▶ _GIVEN TASK_:
Your task is to extract every line from the material below exactly.

- - -

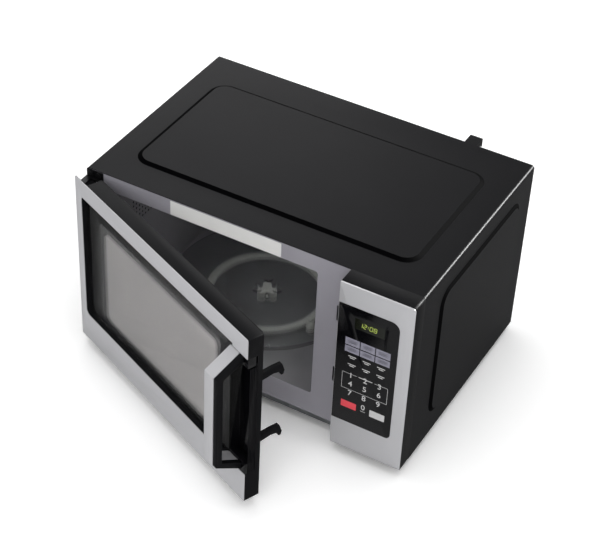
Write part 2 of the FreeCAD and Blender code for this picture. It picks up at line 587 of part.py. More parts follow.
def control_panel():
    front, skin_back = "-panel_depth", "panel_skin_thick - panel_depth"
    across, up = ("panel_left", HALF), ("0", "cabinet_height")
    frame = prism("y", skin_back, 0, pane(across, up, [0, 0, "bend_radius", 0]))
    hollow = box(("panel_left + panel_wall", f"{HALF} - panel_wall"), (f"{skin_back} + panel_wall", 1),
                 ("panel_wall", "cabinet_height - panel_wall"))
    window = box(("display_left - 1", "display_right + 1"), (f"{front} - 1", f"{skin_back} + panel_wall + 1"),
                 ("display_low - 1", "display_high + 1"))
    posts = []
    for x in ("panel_left + 12", f"{HALF} - 12"):
        for z in ("70", "222"):
            posts.append(rod("y", (x, f"{skin_back} + panel_wall - 1", z), "board_gap + 1", 3))
    node("control_panel_frame", fuse(cut(frame, hollow, window), *posts))

    # pressed silver face with a shallow bevel along its right and lower edges
    deep = f"{front} + bevel_deep"
    edge = loft("y", deep, front, pane(across, up, [0.5, 0.5, "bend_radius", 0.5]),
                pane(("panel_left", f"{HALF} - bevel_right"), ("bevel_low", "cabinet_height"),
                     [0.5, "plateau_radius", 2, 0.5]))
    back = prism("y", deep, skin_back, pane(across, up, [0.5, 0.5, "bend_radius", 0.5]))
    hole = box(("display_left - 1", "display_right + 1"), (f"{front} - 1", f"{skin_back} + 1"),
               ("display_low - 1", "display_high + 1"))
    node("panel_skin", cut(fuse(edge, back), hole))

    film = prism("y", f"{front} - keypad_thick", front,
                 pane(("keypad_left", "keypad_right"), ("keypad_low", "keypad_high"),
                      [0, "keypad_low_radius", "keypad_top_radius", 0]),
                 pane(("display_left", "display_right"), ("display_low", "display_high"), 0.5))
    node("keypad_film", film)
    node("display_lens", prism("y", f"{front} - keypad_thick", front,
                               pane(("display_left + 0.1", "display_right - 0.1"),
                                    ("display_low + 0.1", "display_high - 0.1"), 0.5)))
    board = f"{skin_back} + panel_wall + board_gap"
    node("display_module", box(("display_left - 0.5", "display_right + 0.5"), (f"{front} + 0.6", board),
                               ("display_low - 0.5", "display_high + 0.5")))
    node("control_board", box(("panel_left + 7", f"{HALF} - 6"), (board, f"{board} + board_thick"), (60, 232)))
    rear = f"{board} + board_thick"
    relays = [box((160 + 22 * i, 178 + 22 * i), (rear, f"{rear} + 14"), (180, 200)) for i in range(3)]
    low_voltage = box((162, 200), (rear, f"{rear} + 24"), (76, 112))
    sounder = rod("y", (215, rear, 95), 8, 9)
    sockets = [box((160 + 26 * i, 180 + 26 * i), (rear, f"{rear} + 9"), (214, 222)) for i in range(2)]
    cans = [rod("y", (168 + 16 * i, rear, 150), 18, 6) for i in range(3)]
    node("board_components", group(*relays, low_voltage, sounder, *sockets, *cans))


# ---- door ---------------------------------------------------------------------------------------

def door_low_and_high():
    return ("door_low", "cabinet_height")


def door_frame():
    """Black moulded frame: glass pocket in front, hollow behind, notch for the upper hinge."""
    up = door_low_and_high()
    face = "door_thick - skin_thick"
    glass_back = "door_thick - glass_sink - glass_thick"
    rail = "frame_wall"
    body = door_prism(("frame_rear", face), pane((door_x(0), door_x("door_width")), up, 1.5))
    pocket = door_prism((glass_back, f"{face} + 1"),
                        pane((door_x("skin_left"), door_x("grip_left")), ("skin_low", "skin_high"), [8, 3, 3, 4.5]))
    back = (door_x("skin_left + 6"), door_x("grip_left - 8"))
    hollow = door_prism(("frame_rear - 1", f"{glass_back} - {rail}"), pane(back, ("18", "cabinet_height - 24"), 6))
    light = door_prism(("frame_rear - 1", f"{glass_back} + 1"),
                       pane((door_x("window_left - 10"), door_x("window_right + 10")),
                            ("window_low - 6", "window_high + 10"), 6))
    cup = door_box(("grip_left", "door_width + 1"), ("cup_w", f"{face} + 1"), ("cup_low", "cup_high"))
    latch = door_box(("hook_u - 1.5", "hook_u + hook_thick + 1.5"), ("frame_rear - 1", "cup_w - cup_wall"),
                     ("lower_hook - 12", "upper_hook + hook_height + 14"))
    notch = door_box(("-1", "notch_u"), ("frame_rear - 1", "notch_w"),
                     ("cabinet_height - notch_height", "cabinet_height + 1"))
    bores = [rod("z", (PIVOT_X, PIVOT_Y, "cabinet_height - notch_height - 11.5"), "13", "pin_radius + bore_gap"),
             rod("z", (PIVOT_X, PIVOT_Y, "door_low - 1"), "13.5", "pin_radius + bore_gap")]
    node("door_frame", cut(body, pocket, hollow, light, cup, latch, notch, *bores), door=True)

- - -

▶ _ANSWER FOR THIS EXERCISE_:
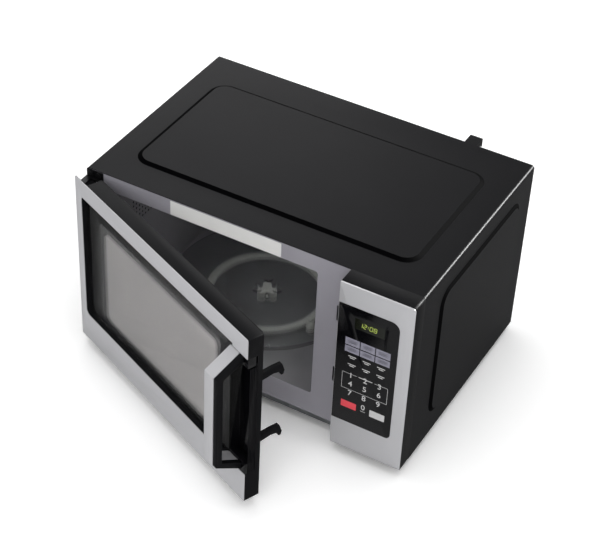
Write part 2 of the FreeCAD and Blender code for this picture. It picks up at line 587 of part.py. More parts follow.
def control_panel():
    front, skin_back = "-panel_depth", "panel_skin_thick - panel_depth"
    across, up = ("panel_left", HALF), ("0", "cabinet_height")
    frame = prism("y", skin_back, 0, pane(across, up, [0, 0, "bend_radius", 0]))
    hollow = box(("panel_left + panel_wall", f"{HALF} - panel_wall"), (f"{skin_back} + panel_wall", 1),
                 ("panel_wall", "cabinet_height - panel_wall"))
    window = box(("display_left - 1", "display_right + 1"), (f"{front} - 1", f"{skin_back} + panel_wall + 1"),
                 ("display_low - 1", "display_high + 1"))
    posts = []
    for x in ("panel_left + 12", f"{HALF} - 12"):
        for z in ("70", "222"):
            posts.append(rod("y", (x, f"{skin_back} + panel_wall - 1", z), "board_gap + 1", 3))
    node("control_panel_frame", fuse(cut(frame, hollow, window), *posts))

    # pressed silver face with a shallow bevel along its right and lower edges
    deep = f"{front} + bevel_deep"
    edge = loft("y", deep, front, pane(across, up, [0.5, 0.5, "bend_radius", 0.5]),
                pane(("panel_left", f"{HALF} - bevel_right"), ("bevel_low", "cabinet_height"),
                     [0.5, "plateau_radius", 2, 0.5]))
    back = prism("y", deep, skin_back, pane(across, up, [0.5, 0.5, "bend_radius", 0.5]))
    hole = box(("display_left - 1", "display_right + 1"), (f"{front} - 1", f"{skin_back} + 1"),
               ("display_low - 1", "display_high + 1"))
    node("panel_skin", cut(fuse(edge, back), hole))

    film = prism("y", f"{front} - keypad_thick", front,
                 pane(("keypad_left", "keypad_right"), ("keypad_low", "keypad_high"),
                      [0, "keypad_low_radius", "keypad_top_radius", 0]),
                 pane(("display_left", "display_right"), ("display_low", "display_high"), 0.5))
    node("keypad_film", film)
    node("display_lens", prism("y", f"{front} - keypad_thick", front,
                               pane(("display_left + 0.1", "display_right - 0.1"),
                                    ("display_low + 0.1", "display_high - 0.1"), 0.5)))
    board = f"{skin_back} + panel_wall + board_gap"
    node("display_module", box(("display_left - 0.5", "display_right + 0.5"), (f"{front} + 0.6", board),
                               ("display_low - 0.5", "display_high + 0.5")))
    node("control_board", box(("panel_left + 7", f"{HALF} - 6"), (board, f"{board} + board_thick"), (60, 232)))
    rear = f"{board} + board_thick"
    relays = [box((160 + 22 * i, 178 + 22 * i), (rear, f"{rear} + 14"), (180, 200)) for i in range(3)]
    low_voltage = box((162, 200), (rear, f"{rear} + 24"), (76, 112))
    sounder = rod("y", (215, rear, 95), 8, 9)
    sockets = [box((160 + 26 * i, 180 + 26 * i), (rear, f"{rear} + 9"), (214, 222)) for i in range(2)]
    cans = [rod("y", (168 + 16 * i, rear, 150), 18, 6) for i in range(3)]
    node("board_components", group(*relays, low_voltage, sounder, *sockets, *cans))


# ---- door ---------------------------------------------------------------------------------------

def door_low_and_high():
    return ("door_low", "cabinet_height")


def door_frame():
    """Black moulded frame: glass pocket in front, hollow behind, notch for the upper hinge."""
    up = door_low_and_high()
    face = "door_thick - skin_thick"
    glass_back = "door_thick - glass_sink - glass_thick"
    rail = "frame_wall"
    body = door_prism(("frame_rear", face), pane((door_x(0), door_x("door_width")), up, 1.5))
    pocket = door_prism((glass_back, f"{face} + 1"),
                        pane((door_x("skin_left"), door_x("grip_left")), ("skin_low", "skin_high"), [8, 3, 3, 4.5]))
    back = (door_x("skin_left + 6"), door_x("grip_left - 8"))
    hollow = door_prism(("frame_rear - 1", f"{glass_back} - {rail}"), pane(back, ("18", "cabinet_height - 24"), 6))
    light = door_prism(("frame_rear - 1", f"{glass_back} + 1"),
                       pane((door_x("window_left - 10"), door_x("window_right + 10")),
                            ("window_low - 6", "window_high + 10"), 6))
    cup = door_box(("grip_left", "door_width + 1"), ("cup_w", f"{face} + 1"), ("cup_low", "cup_high"))
    latch = door_box(("hook_u - 1.5", "hook_u + hook_thick + 1.5"), ("frame_rear - 1", "cup_w - cup_wall"),
                     ("lower_hook - 12", "upper_hook + hook_height + 14"))
    notch = door_box(("-1", "notch_u"), ("frame_rear - 1", "notch_w"),
                     ("cabinet_height - notch_height", "cabinet_height + 1"))
    bores = [rod("z", (PIVOT_X, PIVOT_Y, "cabinet_height - notch_height - 11.5"), "13", "pin_radius + bore_gap"),
             rod("z", (PIVOT_X, PIVOT_Y, "door_low - 1"), "13.5", "pin_radius + bore_gap")]
    node("door_frame", cut(body, pocket, hollow, light, cup, latch, notch, *bores), door=True)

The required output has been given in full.